## SUPPLIED MATERIAL
──────────
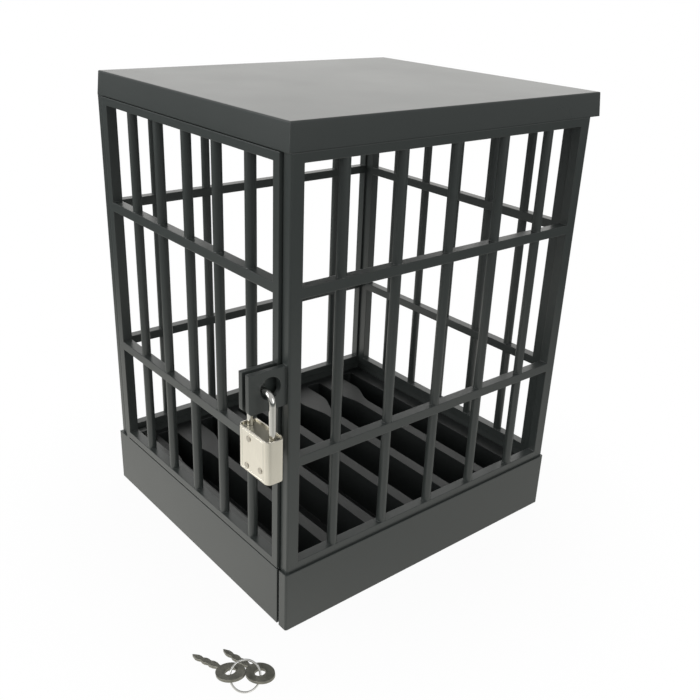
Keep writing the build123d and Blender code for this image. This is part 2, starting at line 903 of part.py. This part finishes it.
# Shackle spring: below the heel leg, it lifts the shackle when the bolt draws back
shackle_spring_low_z = case_bottom_z + heel_bore_floor + shackle_spring_wire / 2
with BuildPart() as shackle_spring:
    coil(
        Plane.XY.offset(shackle_spring_low_z).shift_origin((heel_x, lock_y, shackle_spring_low_z)),
        wire_radius - shackle_spring_wire / 2 - shackle_spring_gap,
        heel_tip_z - shackle_spring_low_z - shackle_spring_wire / 2 - spring_end_room,
        shackle_spring_turns,
        shackle_spring_wire,
    )
shackle_spring.part.label = "shackle_spring"
export_step(shackle_spring.part, "parts/shackle_spring.step")


# Keys: flat, cut on both edges, heads held up by the ring and tips on the floor
def key_plane(hole, tip):
    """Plane through the key's middle, from its hole towards its tip."""
    along = (Vector(*tip) - Vector(*hole)).normalized()
    across = Vector(0, 0, 1).cross(along).normalized()
    return Plane(origin=hole, x_dir=along, z_dir=along.cross(across))


def key_body(plane):
    """Add one key: oval head with a hole, neck, and a blade with cuts on both edges."""
    half_blade = key_blade_width / 2
    head_end = key_head_length / 2
    blade = key_length - head_end
    upper = [
        (head_end - key_neck_overlap + blade * along, half_blade * share)
        for along, share in key_cuts
    ]
    lower = [(x, -y) for x, y in reversed(upper)]
    with BuildSketch(plane.offset(-key_thickness / 2)) as outline:
        Ellipse(head_end, key_head_width / 2)
        with BuildLine():
            Polyline(*upper, *lower, close=True)
        make_face()
        Circle(key_hole_diameter / 2, mode=Mode.SUBTRACT)
    extrude(outline.sketch, amount=key_thickness)


with BuildPart() as key_1:
    key_body(key_plane(key_1_hole, key_1_tip))
key_1.part.label = "key_1"
export_step(key_1.part, "parts/key_1.step")

with BuildPart() as key_2:
    key_body(key_plane(key_2_hole, key_2_tip))
key_2.part.label = "key_2"
export_step(key_2.part, "parts/key_2.step")


# Split ring: flat double turn of wire through both keys' holes, its lowest point on the floor
ring_a = Vector(*key_2_hole) - Vector(*key_1_hole)
ring_b = Vector(*ring_foot) - Vector(*key_1_hole)
ring_normal = ring_a.cross(ring_b)
ring_arm = (
    ring_normal.cross(ring_a) * ring_b.dot(ring_b) + ring_b.cross(ring_normal) * ring_a.dot(ring_a)
) * (0.5 / ring_normal.dot(ring_normal))
ring_axis = ring_normal.normalized()
ring_centre = Vector(*key_1_hole) + ring_arm
ring_rise = ring_pitch * ring_turns
with BuildPart() as split_ring:
    coil(
        Plane(origin=ring_centre - ring_axis * (ring_rise / 2), x_dir=ring_arm, z_dir=ring_axis),
        ring_arm.length,
        ring_rise,
        ring_turns,
        ring_wire,
    )
split_ring.part.label = "split_ring"
export_step(split_ring.part, "parts/split_ring.step")
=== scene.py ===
import math

import bmesh
import bpy
from mathutils import Matrix, Vector


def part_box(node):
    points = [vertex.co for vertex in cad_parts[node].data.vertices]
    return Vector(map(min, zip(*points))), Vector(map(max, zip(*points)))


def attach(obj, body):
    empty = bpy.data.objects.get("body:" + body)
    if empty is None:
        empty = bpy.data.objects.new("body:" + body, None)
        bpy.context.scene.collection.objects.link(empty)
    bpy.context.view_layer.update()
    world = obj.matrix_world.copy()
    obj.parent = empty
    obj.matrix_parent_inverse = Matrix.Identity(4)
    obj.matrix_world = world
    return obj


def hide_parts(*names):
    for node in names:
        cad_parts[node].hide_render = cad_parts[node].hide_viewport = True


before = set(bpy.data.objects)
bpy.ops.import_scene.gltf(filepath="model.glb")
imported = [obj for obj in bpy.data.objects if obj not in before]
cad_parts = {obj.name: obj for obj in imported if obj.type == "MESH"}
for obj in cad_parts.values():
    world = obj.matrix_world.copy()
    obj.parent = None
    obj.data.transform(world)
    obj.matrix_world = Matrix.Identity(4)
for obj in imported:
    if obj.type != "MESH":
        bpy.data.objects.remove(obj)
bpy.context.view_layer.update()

# Camera. The box is seen from above its hasp corner, a little rolled,
# as the photograph was taken; the lens is worked out from a focal length in pixels.
camera_place = Vector((0.2777, -0.2264, 0.2343))
camera_turn = math.radians(49.62)
camera_dip = math.radians(24.13)
camera_roll = math.radians(2.44)
focal_pixels = 873.6
image_pixels = 700.0
sensor_width = 36.0
near_clip = 0.01

look = Vector((
    -math.sin(camera_turn) * math.cos(camera_dip),
    math.cos(camera_turn) * math.cos(camera_dip),
    -math.sin(camera_dip),
))
level_right = look.cross(Vector((0, 0, 1))).normalized()
level_up = level_right.cross(look)
right = level_right * math.cos(camera_roll) + level_up * math.sin(camera_roll)
up = level_up * math.cos(camera_roll) - level_right * math.sin(camera_roll)
camera_data = bpy.data.cameras.new("camera")
camera_data.sensor_width = sensor_width
camera_data.lens = focal_pixels / image_pixels * sensor_width
camera_data.clip_start = near_clip
camera = bpy.data.objects.new("camera", camera_data)
camera.matrix_world = Matrix((
    (right.x, up.x, -look.x, camera_place.x),
    (right.y, up.y, -look.y, camera_place.y),
    (right.z, up.z, -look.z, camera_place.z),
    (0, 0, 0, 1),
))
bpy.context.scene.collection.objects.link(camera)
bpy.context.scene.camera = camera
bpy.context.scene.view_settings.view_transform = "Standard"


# Shader tools that all the finishes share
class Finish:
    """A socket in a material's nodes, with arithmetic that adds Math nodes."""

    def __init__(self, tree, socket=None):
        self.tree = tree
        self.socket = socket

    def node(self, kind, settings=None, inputs=None, output=0):
        made = self.tree.nodes.new(kind)
        for name, value in (settings or {}).items():
            setattr(made, name, value)
        for name, value in (inputs or {}).items():
            if isinstance(value, Finish):
                self.tree.links.new(value.socket, made.inputs[name])
            elif isinstance(value, tuple) and len(value) == 3 and made.inputs[name].type == "RGBA":
                made.inputs[name].default_value = (*value, 1)
            else:
                made.inputs[name].default_value = value
        return Finish(self.tree, made.outputs[output])

    def maths(self, operation, *values):
        return self.node("ShaderNodeMath", {"operation": operation}, dict(enumerate(values)))

    def __add__(self, other):
        return self.maths("ADD", self, other)

    def __rsub__(self, other):
        return self.maths("SUBTRACT", other, self)

    def __mul__(self, other):
        return self.maths("MULTIPLY", self, other)

    __radd__ = __add__
    __rmul__ = __mul__

    def between(self, low, high):
        """0 at low, 1 at high, smooth in between."""
        inputs = {"Value": self, "From Min": low, "From Max": high}
        return self.node("ShaderNodeMapRange", {"interpolation_type": "SMOOTHSTEP"}, inputs)

    def mix(self, first, second):
        """A colour: first where this is 0, second where it is 1."""
        return self.node("ShaderNodeMix", {"data_type": "RGBA"}, {0: self, 6: first, 7: second}, 2)

    def noise(self, place, scale, detail=2.0, roughness=0.5):
        inputs = {"Vector": place, "Scale": scale, "Detail": detail, "Roughness": roughness}
        return self.node("ShaderNodeTexNoise", None, inputs)


def new_material(name):
    """A material whose Principled shader is found as surface, and the start of its nodes."""
    material = bpy.data.materials.new(name)
    material.use_nodes = True
    nodes = Finish(material.node_tree)
    surface = material.node_tree.nodes["Principled BSDF"]
    return material, nodes, surface


def join(surface, name, value):
    """Lead a finish into one of the shader's sockets, or set the socket."""
    if isinstance(value, Finish):
        value.tree.links.new(value.socket, surface.inputs[name])
    else:
        surface.inputs[name].default_value = value


bevel_samples = 8
edge_faint, edge_full = 0.02, 0.3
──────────
## DO THIS
Track down the lines that include the word "context" and copy them.

## IN RESPONSE
        bpy.context.scene.collection.objects.link(empty)
    bpy.context.view_layer.update()
bpy.context.view_layer.update()
bpy.context.scene.collection.objects.link(camera)
bpy.context.scene.camera = camera
bpy.context.scene.view_settings.view_transform = "Standard"